The last question is the easiest to answer. The Justice Department announced that the charges would be dropped two days before the opening of the 2009 AIPAC Convention. One may have noticed earlier that the Obama administration and the government of Israel play each other on a tight clock. Israel withdrew from its devastating assault on Gaza only hours before the inauguration of Barack Obama. The administration has let off the AIPAC lobbyists in time to be considered as sentimental encouragers and not spoilers of the mutual uplift that marks the annual AIPAC gathering.

About the contest within the Justice Department over the pursuit of the case, the Times reporters Lewis and Johnston finesse every point of actual information with aggregate nouns, omitted definite articles, and many unnamed sources. We are told that "F.B.I agents poured substantial resources into the case, and the decision to seek a dismissal infuriated many within the law enforcement agency." The FBI is itself part of the Justice Department, and its agents are likely to have been conversant, if anyone was, with the sort of evidence needed for a conviction, even under the difficult burden of proof required in this case by Judge T.S. Ellis III. We are told that Joseph Persichini, Jr., head of the bureau's DC office, was also disappointed by the decision to drop the charges. Whom does that leave satisfied? The final decision was made, say Lewis and Johnson, "solely by career prosecutors in Alexandria." So the Obama administration acted in obedience to the wish of "prosecutors," but it is left unclear whether this was the wish of all the prosecutors.

Nor were they the only persons present at the discussions. "While senior political appointees at the Justice Department did not direct subordinates to drop the case, they were heavily involved in the deliberations." Heavily involved. "David S. Kris," unnamed sources told the Times, "the newly appointed chief of the department's national security division, and Dana J. Boente, the interim United States attorney in Alexandria, had conferred regularly with prosecutors and ultimately decided to accept the recommendation to abandon the case.

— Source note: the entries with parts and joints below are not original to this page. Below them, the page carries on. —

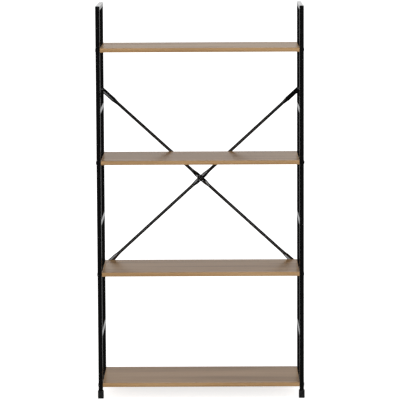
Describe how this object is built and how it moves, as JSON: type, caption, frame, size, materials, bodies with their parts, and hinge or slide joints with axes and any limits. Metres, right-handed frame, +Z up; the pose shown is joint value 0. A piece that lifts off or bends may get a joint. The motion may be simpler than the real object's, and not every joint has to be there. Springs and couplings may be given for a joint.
{
  "type": "shelving unit",
  "caption": "Tall open shelving unit: wood-effect boards between black square-tube ladder frames, push-on plastic feet, and crossed round brace rods with flattened ends behind.",
  "frame": {"origin": "on the floor, in the middle of the unit's bounding box in X and Y", "axes": "+Z up; the open front faces -Y and the brace rods lie at +Y; +X to the right as seen from the front"},
  "size_m": [0.7656, 0.3482, 1.45],
  "materials": {
    "wood_laminate": "satin wood-effect laminate with a warmer edge band",
    "black_coat": "semi-gloss black powder coat",
    "black_plastic": "satin black moulding",
    "black_steel": "black plated"
  },
  "bodies": {
    "root": {"shelf_bottom": "wood_laminate", "shelf_lower": "wood_laminate", "shelf_upper": "wood_laminate", "shelf_top": "wood_laminate", "upright_left_front_lower": "black_coat", "upright_left_front_upper": "black_coat", "upright_left_rear_lower": "black_coat", "upright_left_rear_upper": "black_coat", "upright_right_front_lower": "black_coat", "upright_right_front_upper": "black_coat", "upright_right_rear_lower": "black_coat", "upright_right_rear_upper": "black_coat", "rung_left_lower": "black_coat", "rung_left_middle": "black_coat", "rung_left_upper": "black_coat", "rung_right_lower": "black_coat", "rung_right_middle": "black_coat", "rung_right_upper": "black_coat", "top_rail_left": "black_coat", "top_rail_right": "black_coat", "spigot_left_front": "black_coat", "spigot_left_rear": "black_coat", "spigot_right_front": "black_coat", "spigot_right_rear": "black_coat", "foot_left_front": "black_plastic", "foot_left_rear": "black_plastic", "foot_right_front": "black_plastic", "foot_right_rear": "black_plastic", "brace_rod_rising": "black_coat", "brace_rod_falling": "black_coat", "brace_bolt_left_upper": "black_steel", "brace_bolt_left_lower": "black_steel", "brace_bolt_right_upper": "black_steel", "brace_bolt_right_lower": "black_steel", "brace_bolt_centre": "black_steel", "brace_nut_left_upper": "black_steel", "brace_nut_left_lower": "black_steel", "brace_nut_right_upper": "black_steel", "brace_nut_right_lower": "black_steel", "brace_nut_centre": "black_steel", "shelf_screw_left_front_bottom": "black_steel", "shelf_screw_left_front_lower": "black_steel", "shelf_screw_left_front_upper": "black_steel", "shelf_screw_left_front_top": "black_steel", "shelf_screw_left_rear_bottom": "black_steel", "shelf_screw_left_rear_lower": "black_steel", "shelf_screw_left_rear_upper": "black_steel", "shelf_screw_left_rear_top": "black_steel", "shelf_screw_right_front_bottom": "black_steel", "shelf_screw_right_front_lower": "black_steel", "shelf_screw_right_front_upper": "black_steel", "shelf_screw_right_front_top": "black_steel", "shelf_screw_right_rear_bottom": "black_steel", "shelf_screw_right_rear_lower": "black_steel", "shelf_screw_right_rear_upper": "black_steel", "shelf_screw_right_rear_top": "black_steel"}
  },
  "joints": []
}
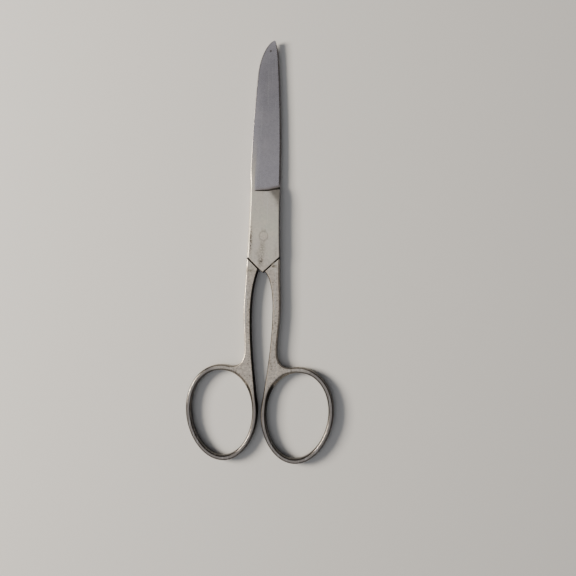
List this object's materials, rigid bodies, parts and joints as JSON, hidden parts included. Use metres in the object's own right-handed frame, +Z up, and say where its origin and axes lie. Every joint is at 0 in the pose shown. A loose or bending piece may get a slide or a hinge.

Attorney General Eric H. Holder Jr. was informed and raised no objections." A curious sequence of facts. Holder raised no objections to a decision which was arrived at by prosecutors with the help of two men -- a fresh appointee and an interim U.S. attorney -- whom he himself had sent into the discussion for some purpose. Let us assume he was not displeased with a result that his own men had sought, even against the wishes of the relevant office chief at the FBI.